In thermal IR sensors (bolometers), absorptive coatings convert IR power into heat. Absorptive coating gold-black has been used for many decades for IR bolometers, particularly for array detectors used in night vision for defense and security. Gold-black is a nanocrystalline deposit formed when an inert gas causes gold atoms to collide and bind with each other to form a web-like structure. While the material achieves near-unity absorption from visible to far IR, it is extremely fragile and cannot currently be patterned to selectively coat only the sensing elements of IR array detectors. This patent addresses issues related to patterning and stability of gold-black.
This gold-black coating for infrared sensors from UCF establishes a means of protecting the fragile layer of gold-black with an overcoat of evaporated dielectric, and of coating individual pixels to improve the sensitivity of micro-bolometers. For IR array detectors, only the sensing element should be coated leaving the spaces in between the pixels clear in order to avoid thermal and electrical bridging. Laser ablation has been used in the past to remove coatings deposited between the pixels, but this slow process is unsuited for mass production. This new method solves that problem by providing a means to selectively coat the active regions of individual pixels.
This new method of patterning gold-black reaches at least 90% absorption, but more often approaches 100%, in the mid-IR range using standard photolithography and metal lift-off. In the application process, a photoresist pattern is coated on the device, followed by a gold-black deposition using thermal evaporation in an inert gas at 0.3-1 Torr (depending on the deposition chamber).
The gold-black is encapsulated using SiO2 as a protection layer by electron beam evaporation. The photoresist then dissolves in acetone, resulting in submillimeter-size gold-black patterns that retain >90% and >70% IR absorption in the 3-5 and 8-12 μm wavelength range, respectively, and exhibit good mechanical stability as well.
Figure 1. A schematic diagram of perspective views of steps in making a patterned gold-black IR-absorber.
Figure 2. Reflectance spectra extracted from six different pixels shown above (gold substrate was used, hence transmission ~ 0%).

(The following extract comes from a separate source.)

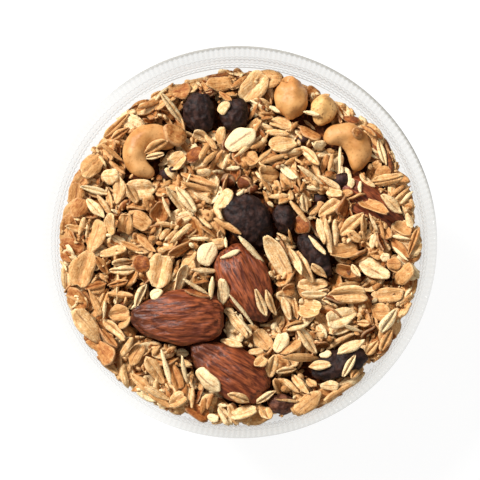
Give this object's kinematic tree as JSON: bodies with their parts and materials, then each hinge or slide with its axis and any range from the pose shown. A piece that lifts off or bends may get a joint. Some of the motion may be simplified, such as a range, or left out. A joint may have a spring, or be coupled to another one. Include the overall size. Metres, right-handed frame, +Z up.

Characterization responsivity for a multiple gold-black-coated prototype device showed improvement by 47% in a wide range of wavelengths, 0.6-40 μm, since no filter was applied in front of the black body.
Figure 3. Measured voltage responsivity and noise voltage over a range of detectors, displayed as a function of detector resistance. Measurements are made at 80 Hz chopping frequency with 1 V applied bias and no optical filter. A 300°C blackbody temperature was used. The noise measurements had a degree of uncertainty, which is indicated by error bars. Uncertainty in responsivity was less than the symbol size.
- More than ~90% and ~70% absorption in 3-5 and 8-12 μm wavelength range, respectively. Hence, this invention can be enabled in multi-band imaging devices and detectors.